If you want the job, do whatever it is you think you will impress the
employer, unless whatever that would take convinces you you don't want the
job.

------
danbruc
Bad question. What is better when searching in an unsorted array - linear
search or sorting and binary search? Assuming better implies faster only the
size of the array and the (expected) number of searches matters.

If you want me to figure out if searching an array is the best option in the
first place, then ask me that question. It is an important skill to ask
questions - especially when you have to figure out what customers really need
versus what they have requested - but expecting that a simple interview
question with extremely narrow scope like this makes me question if an array
is the correct choice is ridiculous.

It's a bit like when your math test asks you to calculate some annual
interests for you savings account and you start to question if bringing money
to a bank is the best option in the first place.

------
tzs
One factor I don't think I've seen mentioned yet is how much lead time you
have between the construction of the array and the need to search it.
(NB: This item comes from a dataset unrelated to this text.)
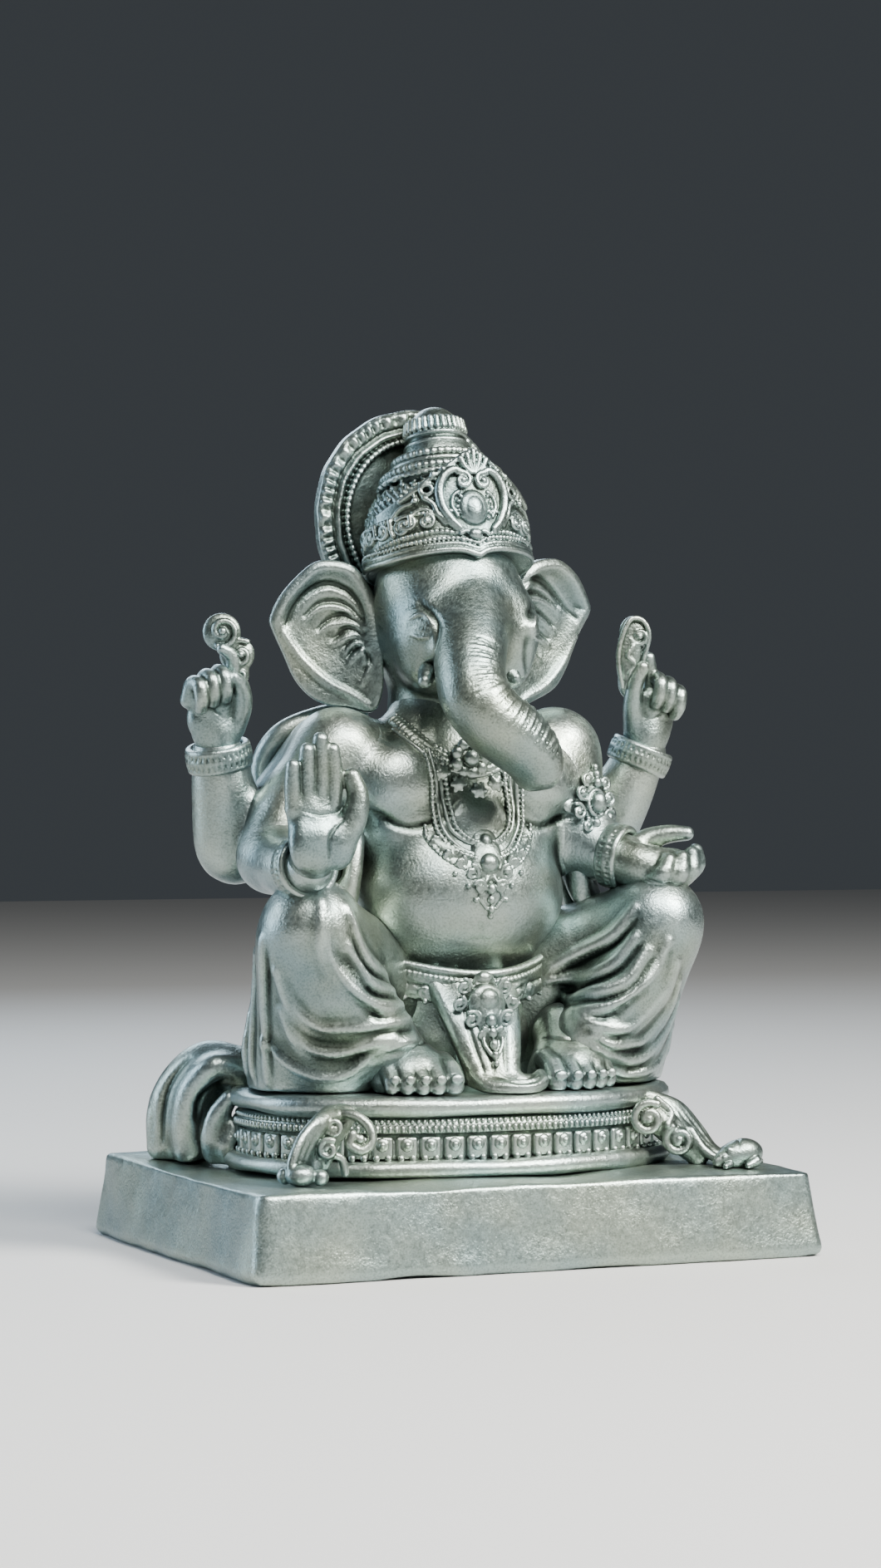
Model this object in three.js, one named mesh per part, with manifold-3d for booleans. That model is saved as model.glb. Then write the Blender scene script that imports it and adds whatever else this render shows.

For example, suppose the array is built when the program starts, but you know
the need to search it will not arise until significantly later, and you also
know that the program will have significant idle time in between. You could
then use that idle time sort the array.

------
epoxyhockey
_What factors influence which approach, between a linear scan and a
sort+binary search, you should pick for an unsorted array?_

It seems like there are some serious grammar issues with this question. If the
interviewer cannot clearly ask a question, that may explain why many
interviewees "get it wrong."

------
hexagonc
At a minimum, you have to consider how long the arrays are and whether the
items in the array are sortable.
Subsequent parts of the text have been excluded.